Tissue-specific mRNA profiling of the Brassica napus-Sclerotinia sclerotiorum interaction uncovers novel regulators of plant immunity

Abstract

White mold in Brassica napus (canola) is caused by the fungal pathogen Sclerotinia sclerotiorum and is responsible for significant losses in crop yield across the globe. With advances in high-throughput transcriptomics, our understanding of the B. napus defense response to S. sclerotiorum is becoming clearer; however, the response of individual tissue layers directly at the site of infection has yet to be explored. Using laser microdissection coupled with RNA sequencing, we profiled the epidermis, mesophyll and vascular leaf tissue layers in response to S. sclerotiorum. This strategy increases the number of genes detected compared to whole-leaf assessments and provides unprecedented information on tissue-specific gene expression networks in response to pathogen attack.

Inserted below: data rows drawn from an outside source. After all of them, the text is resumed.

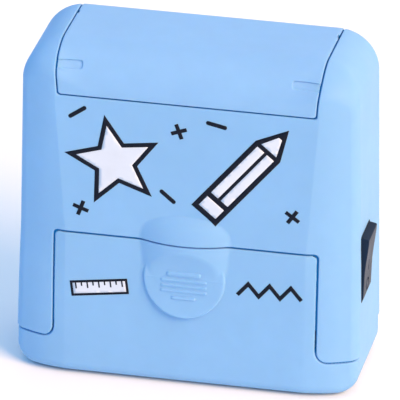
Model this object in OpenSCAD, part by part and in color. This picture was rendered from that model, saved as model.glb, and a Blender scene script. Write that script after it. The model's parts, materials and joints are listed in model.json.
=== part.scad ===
// Desktop pencil sharpener with a motor, a hinged lid, a pull-out shavings tray and a rocker switch.
// Millimetres. X to the right, Y to the back, Z up. The origin is on the table, under the middle of the case.

/* [Case] */
// Width of the case just above the base seam
case_w = 98.2; // [97.6:0.2:99.4]
// Height from the table to the top of the lid
case_h = 97.9; // [97.5:0.1:98.5]
// Distance from the middle of the case to the back
y_back = 21.1; // [20.8:0.1:21.4]
// Distance from the middle of the case to the upper front face
y_front = 18.2; // [18:0.1:18.3]
// Wall thickness of the case
wall = 2.2; // [1.8:0.1:2.3]
// Sideways draft of the case, in mm of half width for each mm of height
draft = 0.0146; // [0:0.0002:0.0150]
// How far the lower front leans forward, for each mm of height
lean_low = 0.0445; // [0.03:0.005:0.05]
// How far the upper front leans back, for each mm of height
lean_high = 0.0034; // [0:0.001:0.005]
// Angle of the bevel beside the flat front, in degrees
bevel_a = 25; // [20:1:28]
// Half width of the flat front at the base
bevel_x = 38.5; // [37.5:0.5:40]
// Radius of the top front edge
top_r = 12.7; // [12:0.1:13]
// Radius of the top side edges, seen from the front
side_r = 11.5; // [10:0.5:12]
// Radius of the top back edge, and of the hinge barrel in it
barrel_r = 5.1; // [4.9:0.1:5.1]

/* [Seams] */
// Height of the seam between the base tray and the case
base_seam = 11.0; // [10.8:0.1:11.2]
// Height of the top edge of the tray's front panel
panel_top = 43.1; // [42.5:0.1:44]
// Half width of the tray's front panel
panel_x = 37.09; // [36.9:0.01:37.2]
// Height of the lid's lower front edge
lid_low = 84.8; // [84.5:0.1:85.2]
// Half width of the lid
lid_x = 37.04; // [36.9:0.01:37.1]
// Width of the seams
gap = 0.35; // [0.3:0.05:0.4]

/* [Thumb grip] */
// Half width of the upright bulge
bulge_x = 12.5; // [12:0.1:13]
// Height of the middle of the bulge
bulge_z = 38; // [37.5:0.5:38.5]
// Radius of the thumb pad
pad_r = 11.5; // [11:0.1:12]
// Height of the middle of the thumb pad
pad_z = 31.6; // [31:0.1:32]

/* [Sharpener drive] */
// Sideways place of the pencil's axis
pencil_cx = -12; // [-12.5:0.1:-11.5]
// Radius of the hole that takes the pencil
pencil_r = 4.25; // [4:0.05:4.3]
// Gear module
mod_g = 0.6; // [0.6:0.001:0.602]
// Teeth on the cutter head's gear
z_head = 44; // [44:1:44]
// Teeth on the idler's small gear
z_small = 11; // [11:1:11]
// Teeth on the idler's large gear
z_large = 34; // [34:1:34]
// Teeth on the motor's pinion
z_pinion = 10; // [10:1:10]
// Pressure angle of the gears, in degrees
gear_pa = 25; // [24:1:26]
// Backlash along the pitch circle
backlash = 0.12; // [0.1:0.01:0.16]

/* [Switch] */
// Height of the rocker's pivot
rocker_z = 35.9; // [35.5:0.1:36.3]
// Front-to-back place of the rocker's middle
rocker_y = -4.7; // [-5:0.1:-4.5]
// Tilt of the rocker each way from the middle, in degrees
rocker_a = 6; // [5:0.5:6]

/* [Colours] */
// Colour of the case and tray
case_c = "#9cc6f6"; // ["#9cc6f6", "#f6b7b0", "#b5e0a8"]
// Colour of the lid
lid_c = "#a6ccf8"; // ["#a6ccf8", "#f8c3bd", "#c2e7b6"]
// Colour of the switch
switch_c = "#23262b"; // ["#23262b", "#4a4e55"]

/* [Hidden] */
$fn = 48;
e = 0.01;

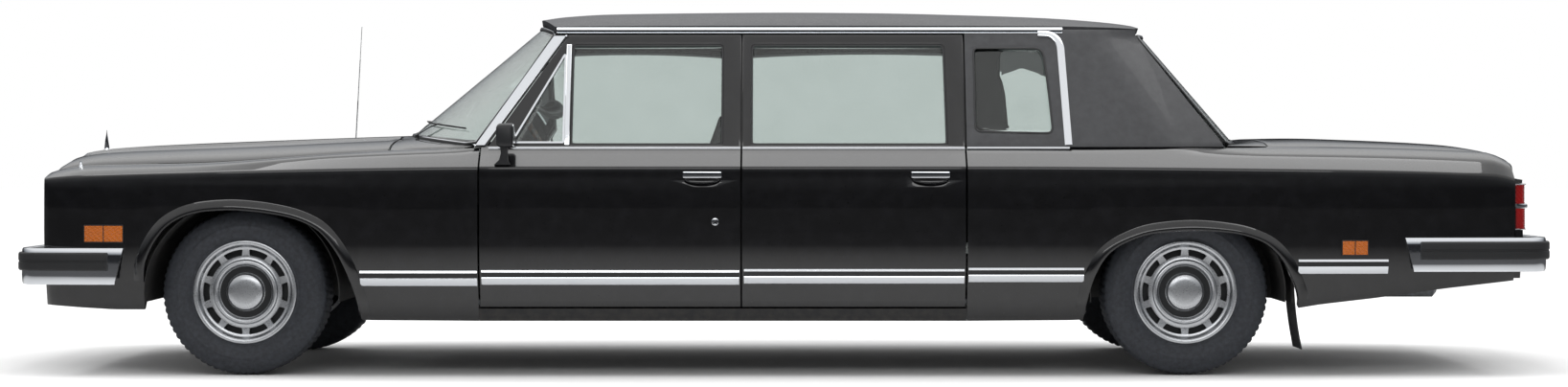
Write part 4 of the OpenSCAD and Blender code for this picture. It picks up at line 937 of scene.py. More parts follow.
# %% [markdown]
# ## Door fittings
# The handles are chromium bars with a rolled lower edge, each over its scooped recess, with
# a keyhole disc below. The mirrors are black shells on a foot, with their glass turned to
# the driver.

# %% Handles, locks, strips and mirrors
def on_skin(u, v, w):
    """A point on a door's flat skin: station, height, and how far it stands out."""
    return u, HALF - 5 + w, v


foot = lofted([[(u, v, z) for u, v in oblong(*sides, r, 4)] for z, r, *sides in
               ((868, 8, -1186, -1120, 1024, 1044), (888, 9, -1166, -1129, 1008, 1046),
                (915, 9, -1158, -1131, 1000, 1050), (946, 9, -1160, -1130, 1000, 1058))])
outline = oblong(-35, 35, -50, 50, [24, 7, 7, 24])
shell = lofted([[(-1140.5 + u * (0.3 + 0.7 * k), y, 988 + v * k) for u, v in outline] for y, k in
                ((975, 0.7), (979, 0.86), (988, 0.96), (1004, 1), (1058, 1), (1076, 0.96), (1085, 0.86),
                 (1089.5, 0.66))])
pair("mirror_*", merged(shell, foot), plastic, "door_front_*", modifiers=[rolled(2.5, 3, 35)])
mirror_pane = plate(oblong(984, 1080, 943, 1033, 9), [], 0, 2.4, facing(-1106.4, 1), 0.8)
pair("mirror_pane_*", mirror_pane, silver, "door_front_*")

for which, door in DOORS.items():
    x0, x1 = door["x"]
    bright, insert = side_strip(x0 + 7.5, x1 - 5.5, *door["strip"], 4)
    grip = plate(oblong(door["handle"], door["handle"] + 161, 814, 841, 9), [], 0.3, 12.2, on_skin, 4)
    parts = [bright, grip, belt_bead(x0 + (30 if which == "front" else 1), x1 - 1, 956)]
    if which == "front":
        disc, slot = circle(15, 24, middle=(-282, 635)), oblong(-283.2, -280.8, 628, 642, 0.8, 2)
        parts.append(plate(disc, [slot], 5.3, 9.8, on_skin, 1.2))
    body = f"door_{which}_*"
    pair(f"{body}_brightwork", merged(*parts), chrome, body, [f"fittings_{which}_*"])
    pair(f"{body}_insert", insert, rubber, body)
print("handles, locks and mirrors are on the doors")

# %% [markdown]
# ## The nose: grille, lamps and bumper
# A grille is one upright bar repeated, so Geometry Nodes set it out: a line of points across
# the opening, a thin bar on each point, then real geometry again. Its frame,
# the lamp bezels and the bars' cross pieces are chromium. Four square lamps have a round
# silvered bowl behind fluted glass.

# %% Grille bars by Geometry Nodes
def repeated(name, shape, start, end, count, material):
    """Sets a shape out along a straight line of points, in metres, and returns plain mesh."""
    one = loose(name + "_one", shape, material)
    tree = bpy.data.node_groups.new(name + "_row", "GeometryNodeTree")
    for label, kind in (("Start", "NodeSocketVector"), ("End", "NodeSocketVector"), ("Count", "NodeSocketInt")):
        tree.interface.new_socket(label, in_out="INPUT", socket_type=kind)
    tree.interface.new_socket("Geometry", in_out="OUTPUT", socket_type="NodeSocketGeometry")
    given = add(tree, "NodeGroupInput")
    line = add(tree, "GeometryNodeMeshLine", mode="END_POINTS")
    tree.links.new(given.outputs["Count"], line.inputs["Count"])
    tree.links.new(given.outputs["Start"], line.inputs["Start Location"])
    tree.links.new(given.outputs["End"], line.inputs["Offset"])
    source = add(tree, "GeometryNodeObjectInfo", s0=one)
    made = add(tree, "GeometryNodeInstanceOnPoints",
               [("Points", line.outputs[0]), ("Instance", source.outputs["Geometry"])])
    real = add(tree, "GeometryNodeRealizeInstances", [(0, made.outputs[0])])
    shown = add(tree, "GeometryNodeSetMaterial", [(0, real.outputs[0])])
    shown.inputs["Material"].default_value = material
    add(tree, "NodeGroupOutput", [(0, shown.outputs[0])])
    host = bpy.data.objects.new(name, bpy.data.meshes.new(name))
    bpy.context.scene.collection.objects.link(host)
    modifier = host.modifiers.new("row", "NODES")
    modifier.node_group = tree
    values = {"Start": [c / 1000 for c in start], "End": [c / 1000 for c in end], "Count": count}
    for item in tree.interface.items_tree:
        if item.in_out == "INPUT":
            modifier[item.identifier] = values[item.name]
    bpy.context.view_layer.update()
    mesh = bpy.data.meshes.new_from_object(host.evaluated_get(bpy.context.evaluated_depsgraph_get()))
    host.modifiers.remove(modifier)
    host.data = mesh
    bpy.data.objects.remove(one)
    return host


GRILLE_BARS = 23
bar = plate(oblong(-3, 3, 559, 806, 1.2, 2), [], 0, 22, facing(-3018), 1.2)
bars = repeated("grille_bars", bar, (0, -316.7, 0), (0, 316.7, 0), GRILLE_BARS, chrome)
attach(bars, "root")
surround = plate(oblong(-359, 359, 546, 819, 12), [oblong(-346, 346, 560, 805, 6)], -40, 0, facing(-3045.5), 4)
cross = [box_shape(-3034, -3026, -346, 346, z, z + 5) for z in (620, 682, 744)]
piece("grille_frame", merged(surround, *cross), chrome, replaces=["grille"])
print("grille:", GRILLE_BARS, "bars,", len(bars.data.polygons), "faces")

# %% [markdown]
# Each lamp is turned about its own axis, lying along the car: a bowl, and in front of it a
# lens of a few millimetres. The bezel is a plate with a round hole.

# %% Head lamps
LAMP_X, LAMP_Z, LAMP_R = -3043.5, 695, 66
bowl = [(0.01, -30)] + [(64 * math.sin(t), -30 + 24 * (1 - math.cos(t))) for t in np.linspace(0.15, 1.5, 9)]
bowl += [(LAMP_R, -5), (LAMP_R, -9), (62, -31), (0.01, -33)]
lens = [(0.01, 5.5), (20, 5.2), (45, 3.4), (63, 0.2), (64.5, -2), (63, -4), (45, -0.6), (20, 1.2), (0.01, 1.5)]
bezels, bowls, backs, panes = [], [], [], []
for y in (460, 610):
    outline = oblong(y - 74.7, y + 74.7, 600.3, 789.7, 12)
    forwards = lambda a, b, c: (LAMP_X - c, y + a, LAMP_Z + b)
    bezels.append(plate(outline, [circle(LAMP_R, 48, middle=(y, LAMP_Z))], -14, 0, facing(LAMP_X), 3))
    bowls.append(moved(turned(bowl), forwards))
    backs.append(plate(moved_out(outline, -3), [], -38, -33, facing(LAMP_X), 1))
    panes.append(moved(turned(lens), forwards))
piece("head_lamp_bezels", both(merged(*bezels)), chrome, replaces=["headlamps"])
piece("head_lamp_bowls", both(merged(*bowls, *backs)), silver)
piece("head_lamp_glass", both(merged(*panes)), lamp_glass)
print("head lamps: four bowls of", 2 * LAMP_R, "mm")

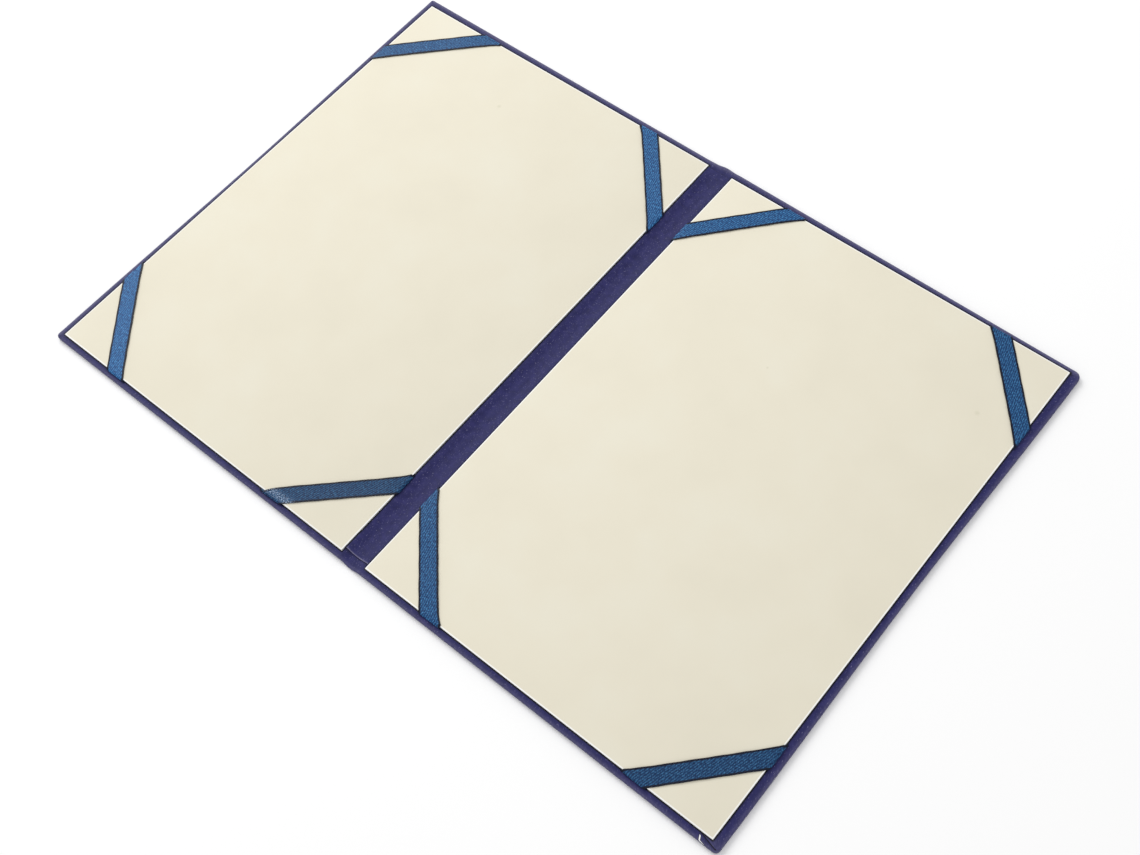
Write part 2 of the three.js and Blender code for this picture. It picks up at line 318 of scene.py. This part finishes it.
def cream_card(name, side, marks):
    """Uncoated cream card, pressed smooth: matt, with a faint cloudiness and a fibre bump that barely
    shows. Cutting left its rim white, and the white band painted along the rim is partly painted
    highlight. marks are small faint stains, each a place and a radius."""
    material, tree = new_material(name)
    spot = add_node(tree, "TexCoord", output="Object")
    cloud = add_node(
        tree, "TexNoise", {"Vector": spot, "Scale": 1 / (45 * MM), "Detail": 3.0, "Roughness": 0.55}
    )
    stops = ((0.3, "#e4decb"), (0.5, "#e6e0cd"), (0.7, "#e7e2d0"))
    card = add_node(tree, "ValToRGB", {0: cloud}, stops=stops)
    layers = []
    for x, y, radius in marks:
        middle = (x * MM, y * MM, CARD_TOP * MM)
        away = add_node(
            tree, "VectorMath", {0: spot, 1: middle}, output="Value", operation="DISTANCE"
        )
        span = {"Value": away, "From Min": radius * MM, "From Max": 0.2 * radius * MM, "To Max": 0.45}
        layers.append((add_node(tree, "MapRange", span), "#cfcbb2"))
    # How far a place is past the card's sides and past its ends; less than 0 inside them
    past = []
    for axis, middle, half in (
        ("X", side * (CARD_NEAR + CARD_FAR) / 2, (CARD_FAR - CARD_NEAR) / 2),
        ("Y", 0, CARD_END),
    ):
        off = add_node(tree, "SeparateXYZ", {0: spot}, output=axis)
        off = add_node(tree, "Math", {0: off, 1: middle * MM}, operation="SUBTRACT")
        off = add_node(tree, "Math", {0: off}, operation="ABSOLUTE")
        past.append(add_node(tree, "Math", {0: off, 1: half * MM}, operation="SUBTRACT"))
    past_outline = add_node(tree, "Math", {0: past[0], 1: past[1]}, operation="MAXIMUM")
    # A white band just inside the outline: the card's white cut rim, and painted highlight along its edge.
    span = {"Value": past_outline, "From Min": -0.75 * MM, "From Max": -0.45 * MM}
    layers.append((add_node(tree, "MapRange", span), "#fdfdfb"))
    fibre = add_node(tree, "TexNoise", {"Vector": spot, "Scale": 1 / (0.7 * MM), "Detail": 4.0})
    surface = {
        "Base Color": layered(tree, card, layers),
        "Roughness": 0.85,
        "Specular IOR Level": 0.25,
        "Normal": add_node(
            tree, "Bump", {"Height": fibre, "Strength": 0.12, "Distance": 0.05 * MM}
        ),
    }
    return finish_material(material, surface)


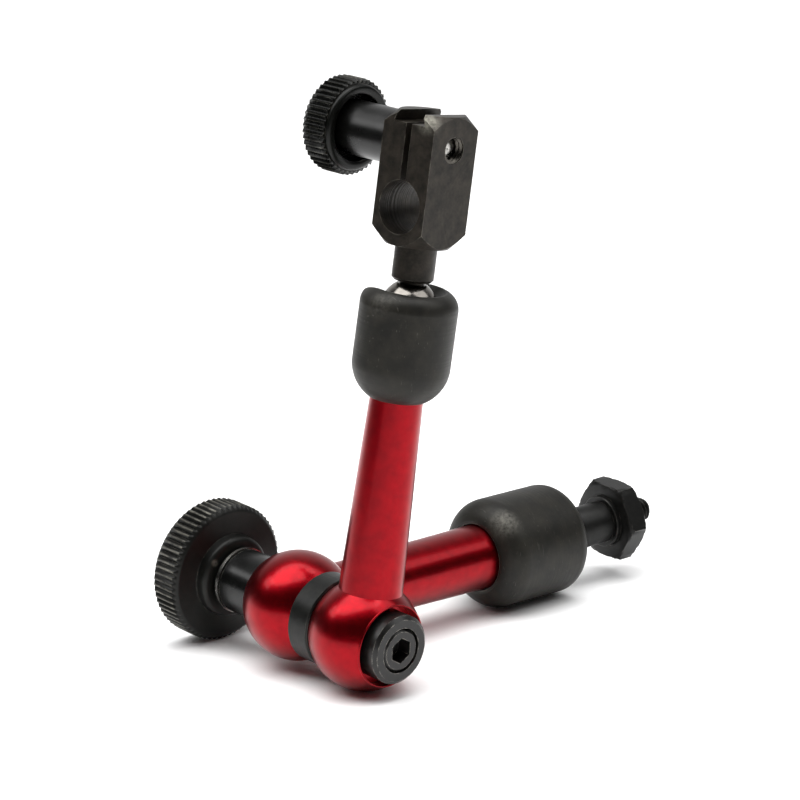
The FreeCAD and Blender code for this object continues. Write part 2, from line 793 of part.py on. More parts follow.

Our findings provide novel insight into the conserved and specific roles of ontogenetically distinct leaf tissue layers in response to infection. Using bioinformatics tools, we identified several defense genes that might coordinate plant immunity responses shared across different tissue layers within the leaf. These genes were functionally characterized by challenging T-DNA insertion lines of Arabidopsis with necrotrophic, hemi-biotrophic, and biotrophic pathogens, ultimately converging on the PR5-like RECEPTOR KINASE (PRK5). Together, these data provide insight on the complexity of the B. napus defense response directly at the site of infection.